> [Problem statement]: Write out every line below that includes the word "List".

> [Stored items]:
▶

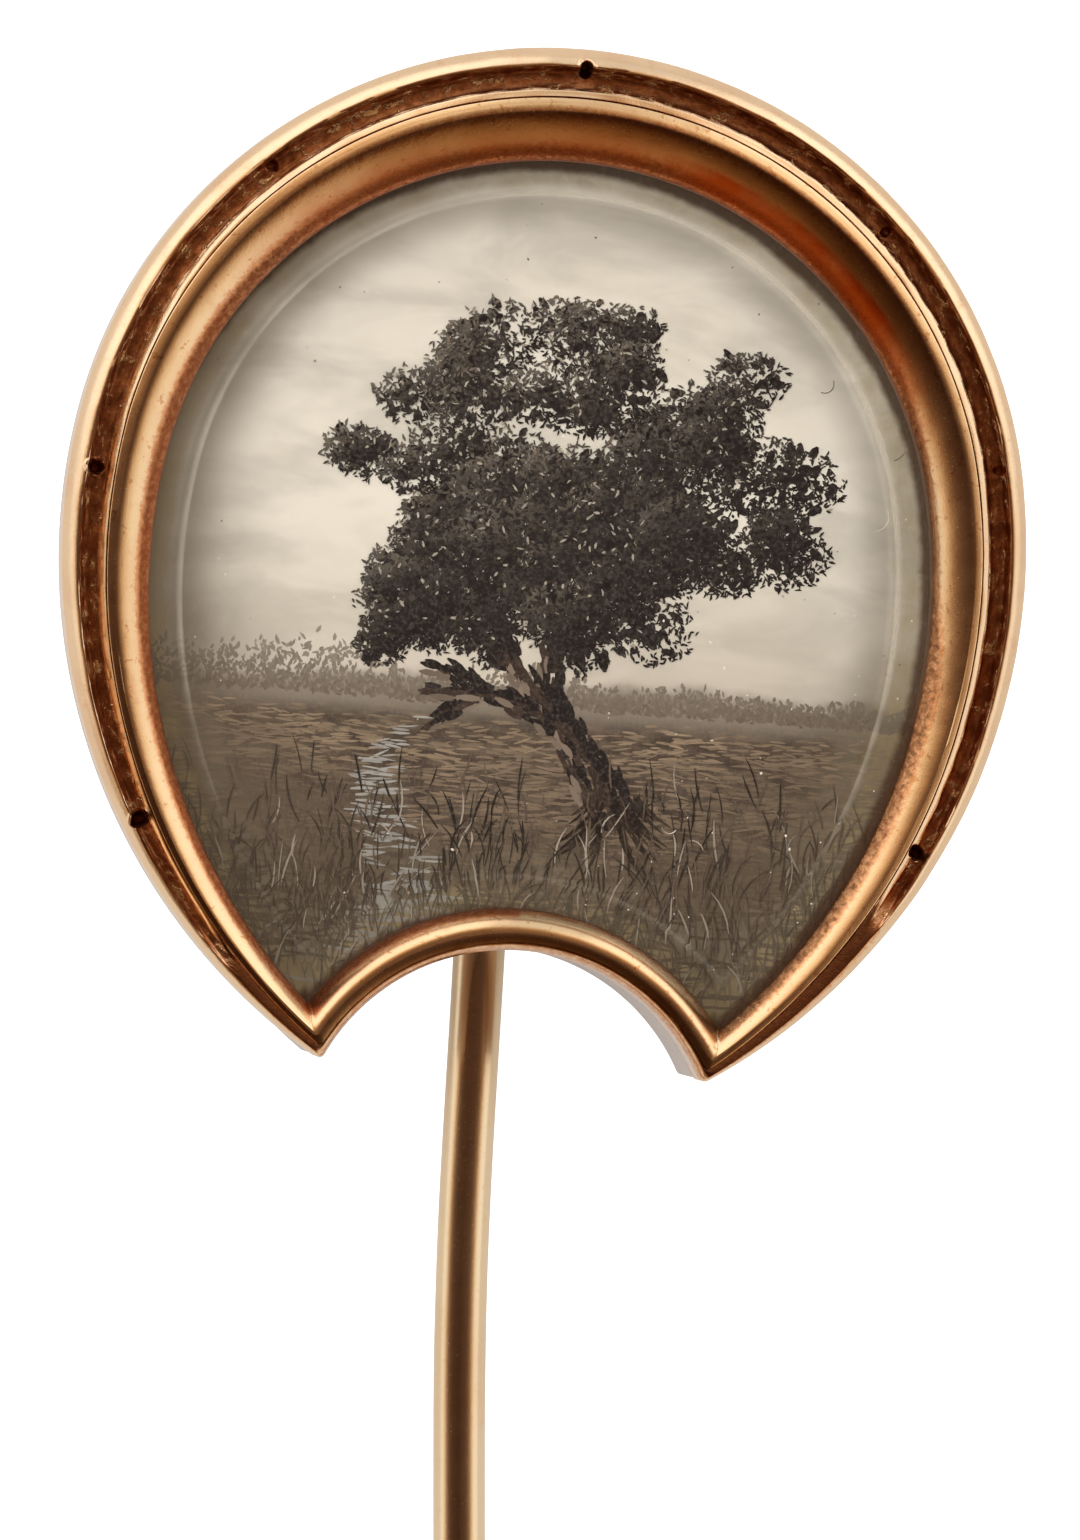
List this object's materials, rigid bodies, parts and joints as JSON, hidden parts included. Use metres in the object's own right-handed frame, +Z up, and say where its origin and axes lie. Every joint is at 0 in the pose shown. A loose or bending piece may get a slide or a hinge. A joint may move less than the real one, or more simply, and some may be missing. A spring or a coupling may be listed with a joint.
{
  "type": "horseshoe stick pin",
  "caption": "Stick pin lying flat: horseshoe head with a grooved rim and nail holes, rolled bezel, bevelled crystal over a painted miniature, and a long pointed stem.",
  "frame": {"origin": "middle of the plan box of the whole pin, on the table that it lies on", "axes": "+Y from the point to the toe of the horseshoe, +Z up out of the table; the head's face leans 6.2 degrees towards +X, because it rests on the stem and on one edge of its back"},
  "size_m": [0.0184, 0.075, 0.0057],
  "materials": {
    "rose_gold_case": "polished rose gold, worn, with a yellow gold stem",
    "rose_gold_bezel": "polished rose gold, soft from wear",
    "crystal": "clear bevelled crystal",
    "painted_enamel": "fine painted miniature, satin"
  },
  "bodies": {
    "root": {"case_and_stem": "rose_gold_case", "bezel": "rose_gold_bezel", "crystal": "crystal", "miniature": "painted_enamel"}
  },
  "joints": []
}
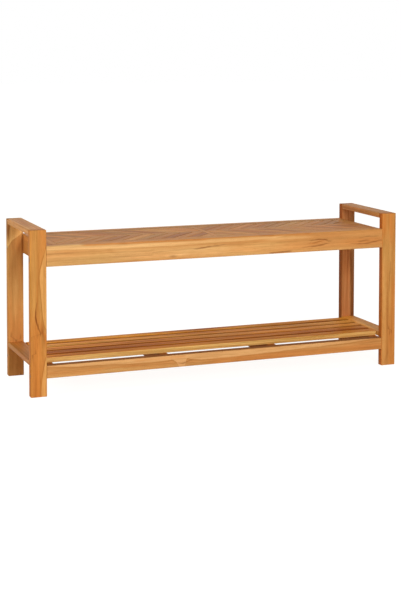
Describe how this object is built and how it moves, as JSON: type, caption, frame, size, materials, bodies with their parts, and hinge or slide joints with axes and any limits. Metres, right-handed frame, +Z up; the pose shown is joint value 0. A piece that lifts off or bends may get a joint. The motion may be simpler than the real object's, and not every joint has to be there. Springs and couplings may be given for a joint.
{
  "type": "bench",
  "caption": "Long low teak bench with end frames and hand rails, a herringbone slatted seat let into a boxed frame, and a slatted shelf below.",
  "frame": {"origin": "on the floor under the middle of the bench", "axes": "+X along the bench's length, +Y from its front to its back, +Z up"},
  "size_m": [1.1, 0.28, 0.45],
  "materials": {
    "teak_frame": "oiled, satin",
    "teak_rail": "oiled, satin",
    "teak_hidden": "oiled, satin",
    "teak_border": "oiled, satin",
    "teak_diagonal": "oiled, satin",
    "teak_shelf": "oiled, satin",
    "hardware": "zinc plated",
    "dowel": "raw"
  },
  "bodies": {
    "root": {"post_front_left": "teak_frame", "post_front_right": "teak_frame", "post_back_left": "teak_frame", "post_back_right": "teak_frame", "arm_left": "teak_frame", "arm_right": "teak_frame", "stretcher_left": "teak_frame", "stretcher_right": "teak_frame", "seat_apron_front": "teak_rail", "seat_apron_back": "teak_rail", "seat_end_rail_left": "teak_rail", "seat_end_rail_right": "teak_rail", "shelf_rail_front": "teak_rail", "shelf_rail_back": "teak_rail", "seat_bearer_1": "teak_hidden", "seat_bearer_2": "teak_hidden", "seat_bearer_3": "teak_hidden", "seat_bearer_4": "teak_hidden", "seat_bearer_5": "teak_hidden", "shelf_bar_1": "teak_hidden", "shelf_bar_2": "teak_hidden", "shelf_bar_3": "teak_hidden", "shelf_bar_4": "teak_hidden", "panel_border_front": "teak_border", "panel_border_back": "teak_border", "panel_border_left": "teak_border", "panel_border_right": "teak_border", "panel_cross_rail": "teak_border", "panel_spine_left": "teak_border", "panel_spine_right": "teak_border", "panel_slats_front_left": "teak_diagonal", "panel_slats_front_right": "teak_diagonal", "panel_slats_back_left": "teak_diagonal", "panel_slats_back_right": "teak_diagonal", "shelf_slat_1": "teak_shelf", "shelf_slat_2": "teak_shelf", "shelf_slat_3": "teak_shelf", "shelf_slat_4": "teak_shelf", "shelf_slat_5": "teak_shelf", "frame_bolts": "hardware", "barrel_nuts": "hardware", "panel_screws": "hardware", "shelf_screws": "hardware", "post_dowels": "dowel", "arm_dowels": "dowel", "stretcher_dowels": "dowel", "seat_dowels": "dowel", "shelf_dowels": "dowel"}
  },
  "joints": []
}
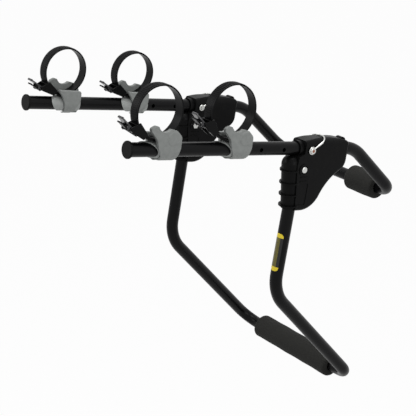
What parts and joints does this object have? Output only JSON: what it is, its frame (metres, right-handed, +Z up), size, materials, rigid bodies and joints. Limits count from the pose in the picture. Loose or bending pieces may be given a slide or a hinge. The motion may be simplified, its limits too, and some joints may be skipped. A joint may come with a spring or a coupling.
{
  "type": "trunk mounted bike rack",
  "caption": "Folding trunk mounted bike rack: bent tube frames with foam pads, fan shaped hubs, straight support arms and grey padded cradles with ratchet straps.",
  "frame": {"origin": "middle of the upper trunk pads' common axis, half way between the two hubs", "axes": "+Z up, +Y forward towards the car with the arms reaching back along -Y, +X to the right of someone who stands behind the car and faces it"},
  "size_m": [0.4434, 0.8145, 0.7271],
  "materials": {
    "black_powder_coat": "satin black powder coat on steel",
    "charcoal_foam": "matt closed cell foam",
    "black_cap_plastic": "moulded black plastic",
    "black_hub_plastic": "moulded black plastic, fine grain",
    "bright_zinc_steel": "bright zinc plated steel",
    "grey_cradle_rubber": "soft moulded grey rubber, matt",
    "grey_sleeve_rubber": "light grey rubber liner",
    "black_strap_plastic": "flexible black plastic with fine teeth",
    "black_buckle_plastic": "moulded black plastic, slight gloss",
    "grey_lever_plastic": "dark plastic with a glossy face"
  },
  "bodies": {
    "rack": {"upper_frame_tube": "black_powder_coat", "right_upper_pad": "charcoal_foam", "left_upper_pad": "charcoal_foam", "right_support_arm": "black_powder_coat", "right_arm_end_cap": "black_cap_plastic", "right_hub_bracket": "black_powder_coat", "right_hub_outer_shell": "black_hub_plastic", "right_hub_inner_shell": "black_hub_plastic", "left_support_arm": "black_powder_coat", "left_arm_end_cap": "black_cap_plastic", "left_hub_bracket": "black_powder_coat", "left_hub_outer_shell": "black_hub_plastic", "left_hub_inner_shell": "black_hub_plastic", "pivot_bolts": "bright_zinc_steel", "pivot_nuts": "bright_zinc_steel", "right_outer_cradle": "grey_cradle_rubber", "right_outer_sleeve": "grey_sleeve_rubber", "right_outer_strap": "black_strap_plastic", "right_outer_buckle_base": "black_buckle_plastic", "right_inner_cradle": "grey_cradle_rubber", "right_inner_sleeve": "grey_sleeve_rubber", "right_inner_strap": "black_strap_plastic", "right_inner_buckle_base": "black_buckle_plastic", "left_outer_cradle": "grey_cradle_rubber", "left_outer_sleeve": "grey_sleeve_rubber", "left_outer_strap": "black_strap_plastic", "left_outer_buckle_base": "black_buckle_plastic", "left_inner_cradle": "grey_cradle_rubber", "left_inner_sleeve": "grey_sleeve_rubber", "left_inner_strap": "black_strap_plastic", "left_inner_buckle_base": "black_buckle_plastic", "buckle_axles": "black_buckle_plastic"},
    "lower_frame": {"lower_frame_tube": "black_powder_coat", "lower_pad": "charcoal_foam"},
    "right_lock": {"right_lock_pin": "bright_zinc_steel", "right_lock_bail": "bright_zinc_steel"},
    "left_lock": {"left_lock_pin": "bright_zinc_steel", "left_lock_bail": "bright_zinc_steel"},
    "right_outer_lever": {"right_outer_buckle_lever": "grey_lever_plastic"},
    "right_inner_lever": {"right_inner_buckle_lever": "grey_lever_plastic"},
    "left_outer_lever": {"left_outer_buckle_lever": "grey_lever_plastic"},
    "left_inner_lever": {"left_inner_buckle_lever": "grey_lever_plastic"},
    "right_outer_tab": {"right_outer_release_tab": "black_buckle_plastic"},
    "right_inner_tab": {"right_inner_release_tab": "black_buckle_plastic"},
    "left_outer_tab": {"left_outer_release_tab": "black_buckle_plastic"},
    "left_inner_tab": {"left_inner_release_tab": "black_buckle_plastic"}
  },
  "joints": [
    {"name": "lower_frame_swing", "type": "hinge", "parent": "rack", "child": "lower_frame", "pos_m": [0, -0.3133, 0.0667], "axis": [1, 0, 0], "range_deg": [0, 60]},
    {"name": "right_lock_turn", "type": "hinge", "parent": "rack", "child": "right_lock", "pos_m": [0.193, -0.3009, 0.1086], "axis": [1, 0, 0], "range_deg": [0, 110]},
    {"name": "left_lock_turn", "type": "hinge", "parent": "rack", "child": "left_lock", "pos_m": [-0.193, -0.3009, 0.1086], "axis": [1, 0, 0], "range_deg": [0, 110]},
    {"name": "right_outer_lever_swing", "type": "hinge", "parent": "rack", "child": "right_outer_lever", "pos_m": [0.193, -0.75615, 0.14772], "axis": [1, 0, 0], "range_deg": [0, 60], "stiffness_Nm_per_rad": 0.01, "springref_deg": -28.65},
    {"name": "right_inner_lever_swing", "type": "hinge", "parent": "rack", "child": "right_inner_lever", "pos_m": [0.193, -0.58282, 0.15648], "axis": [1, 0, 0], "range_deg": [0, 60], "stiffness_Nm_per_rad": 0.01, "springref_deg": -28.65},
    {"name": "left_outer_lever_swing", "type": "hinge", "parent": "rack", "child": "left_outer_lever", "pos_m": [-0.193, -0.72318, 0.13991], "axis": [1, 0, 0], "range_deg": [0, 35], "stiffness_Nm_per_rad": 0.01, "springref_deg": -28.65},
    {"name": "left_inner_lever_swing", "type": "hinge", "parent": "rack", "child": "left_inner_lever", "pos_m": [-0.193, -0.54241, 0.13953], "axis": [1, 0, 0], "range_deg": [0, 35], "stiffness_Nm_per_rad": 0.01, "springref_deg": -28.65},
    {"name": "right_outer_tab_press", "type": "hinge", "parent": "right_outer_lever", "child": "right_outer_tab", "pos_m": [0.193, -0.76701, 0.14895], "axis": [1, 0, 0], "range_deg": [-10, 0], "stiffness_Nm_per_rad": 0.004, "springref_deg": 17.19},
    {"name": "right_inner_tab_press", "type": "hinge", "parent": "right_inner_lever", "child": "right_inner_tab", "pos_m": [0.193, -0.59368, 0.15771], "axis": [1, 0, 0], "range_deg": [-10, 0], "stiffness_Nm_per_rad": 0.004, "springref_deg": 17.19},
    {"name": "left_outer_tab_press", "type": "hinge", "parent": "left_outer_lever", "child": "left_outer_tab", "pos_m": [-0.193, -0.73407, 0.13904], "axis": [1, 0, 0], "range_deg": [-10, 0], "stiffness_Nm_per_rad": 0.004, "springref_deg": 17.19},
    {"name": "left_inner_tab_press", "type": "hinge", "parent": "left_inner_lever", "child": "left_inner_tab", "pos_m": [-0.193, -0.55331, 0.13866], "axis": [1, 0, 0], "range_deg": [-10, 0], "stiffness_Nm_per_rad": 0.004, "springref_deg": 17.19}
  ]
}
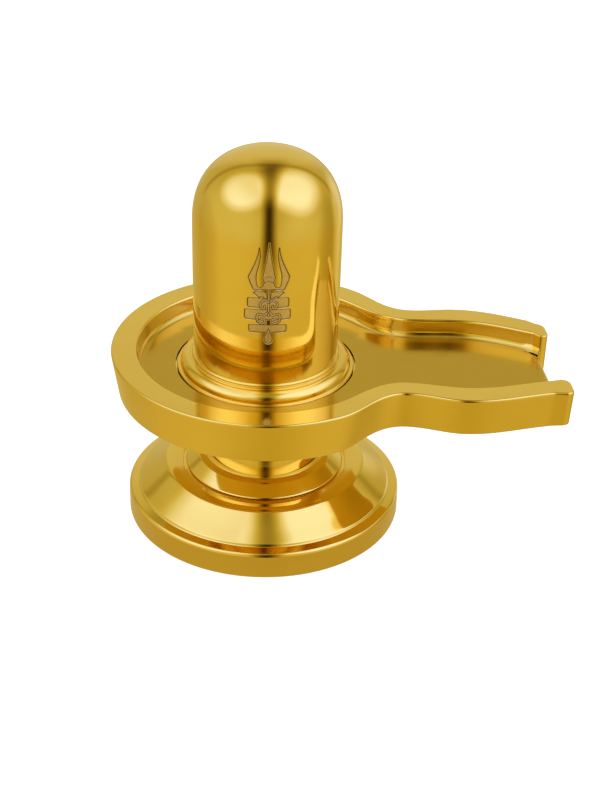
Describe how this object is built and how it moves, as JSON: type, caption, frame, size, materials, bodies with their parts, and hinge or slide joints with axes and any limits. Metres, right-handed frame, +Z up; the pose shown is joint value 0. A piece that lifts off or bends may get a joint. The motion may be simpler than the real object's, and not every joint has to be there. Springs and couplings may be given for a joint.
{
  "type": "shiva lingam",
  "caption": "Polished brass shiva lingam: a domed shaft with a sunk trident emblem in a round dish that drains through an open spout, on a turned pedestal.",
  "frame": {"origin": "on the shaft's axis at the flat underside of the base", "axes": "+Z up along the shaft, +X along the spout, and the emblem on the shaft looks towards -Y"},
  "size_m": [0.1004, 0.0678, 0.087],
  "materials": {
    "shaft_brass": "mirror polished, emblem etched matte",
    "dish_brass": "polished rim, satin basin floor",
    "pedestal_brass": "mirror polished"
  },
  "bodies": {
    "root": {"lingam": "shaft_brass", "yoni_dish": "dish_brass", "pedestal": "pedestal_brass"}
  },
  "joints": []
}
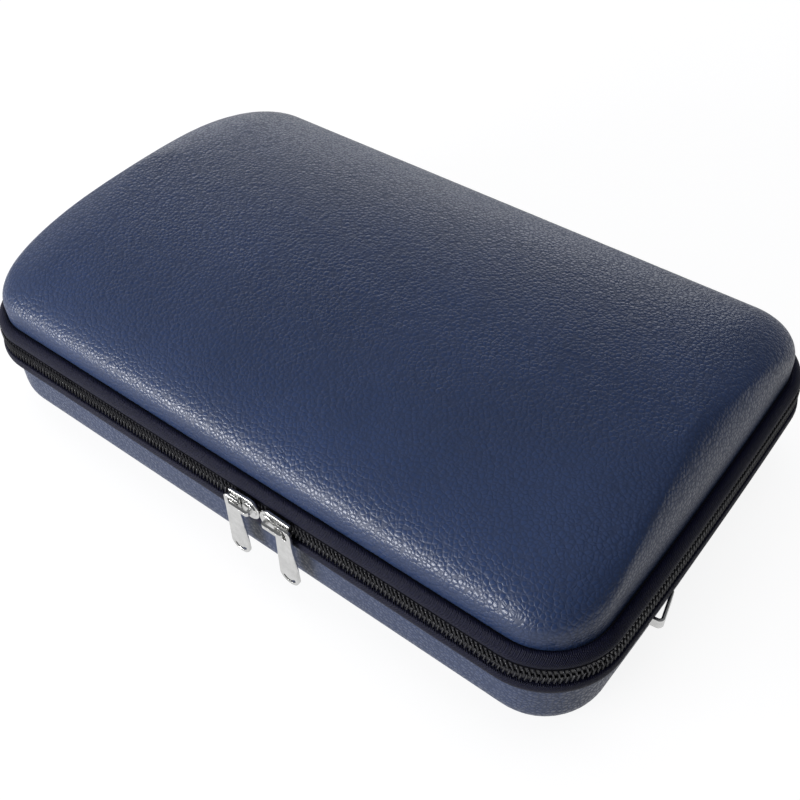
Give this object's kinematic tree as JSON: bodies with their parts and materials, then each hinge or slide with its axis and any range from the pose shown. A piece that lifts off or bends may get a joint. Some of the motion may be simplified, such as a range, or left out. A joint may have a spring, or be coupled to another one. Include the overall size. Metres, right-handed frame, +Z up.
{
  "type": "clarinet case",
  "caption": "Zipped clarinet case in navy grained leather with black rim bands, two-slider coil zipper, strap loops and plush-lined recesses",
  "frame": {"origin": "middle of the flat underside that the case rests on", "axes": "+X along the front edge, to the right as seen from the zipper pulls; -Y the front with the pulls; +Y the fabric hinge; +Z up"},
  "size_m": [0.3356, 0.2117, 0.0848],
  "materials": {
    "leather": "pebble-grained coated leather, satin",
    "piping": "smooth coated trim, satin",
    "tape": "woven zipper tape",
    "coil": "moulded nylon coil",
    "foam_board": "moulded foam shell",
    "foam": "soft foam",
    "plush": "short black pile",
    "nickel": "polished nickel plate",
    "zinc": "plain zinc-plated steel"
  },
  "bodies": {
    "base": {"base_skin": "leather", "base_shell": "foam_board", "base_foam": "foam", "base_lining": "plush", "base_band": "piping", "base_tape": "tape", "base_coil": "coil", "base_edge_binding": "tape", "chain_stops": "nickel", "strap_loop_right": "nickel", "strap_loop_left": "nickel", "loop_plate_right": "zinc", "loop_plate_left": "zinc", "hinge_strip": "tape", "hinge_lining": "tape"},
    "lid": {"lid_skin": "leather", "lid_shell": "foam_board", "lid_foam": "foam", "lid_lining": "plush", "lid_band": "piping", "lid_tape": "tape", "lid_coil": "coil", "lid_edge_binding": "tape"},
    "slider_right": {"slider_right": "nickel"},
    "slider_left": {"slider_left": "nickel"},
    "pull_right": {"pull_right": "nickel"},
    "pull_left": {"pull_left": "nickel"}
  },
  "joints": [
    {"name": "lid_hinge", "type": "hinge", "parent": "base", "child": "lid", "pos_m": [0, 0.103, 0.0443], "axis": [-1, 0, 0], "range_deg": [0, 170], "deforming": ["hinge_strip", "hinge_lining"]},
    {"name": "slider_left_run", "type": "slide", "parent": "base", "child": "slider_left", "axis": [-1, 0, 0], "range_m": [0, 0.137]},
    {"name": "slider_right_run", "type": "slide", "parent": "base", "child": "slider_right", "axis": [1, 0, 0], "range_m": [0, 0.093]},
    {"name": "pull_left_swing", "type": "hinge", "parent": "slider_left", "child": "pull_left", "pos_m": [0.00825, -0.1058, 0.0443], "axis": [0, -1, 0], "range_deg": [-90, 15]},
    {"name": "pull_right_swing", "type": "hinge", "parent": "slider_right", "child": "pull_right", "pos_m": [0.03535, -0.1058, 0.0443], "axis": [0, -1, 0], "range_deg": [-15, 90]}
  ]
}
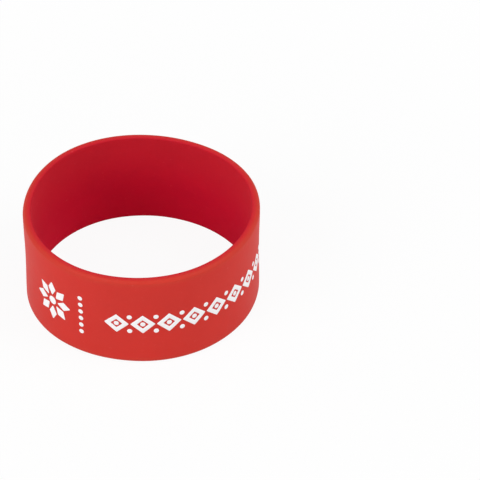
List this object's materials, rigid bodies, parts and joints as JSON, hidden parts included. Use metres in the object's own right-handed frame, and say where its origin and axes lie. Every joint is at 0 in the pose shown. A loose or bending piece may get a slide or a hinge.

◀

> [Task solution]:
List this object's materials, rigid bodies, parts and joints as JSON, hidden parts included. Use metres in the object's own right-handed frame, +Z up, and say where its origin and axes lie. Every joint is at 0 in the pose shown. A loose or bending piece may get a slide or a hinge. A joint may move less than the real one, or more simply, and some may be missing. A spring or a coupling may be listed with a joint.
List this object's materials, rigid bodies, parts and joints as JSON, hidden parts included. Use metres in the object's own right-handed frame, and say where its origin and axes lie. Every joint is at 0 in the pose shown. A loose or bending piece may get a slide or a hinge.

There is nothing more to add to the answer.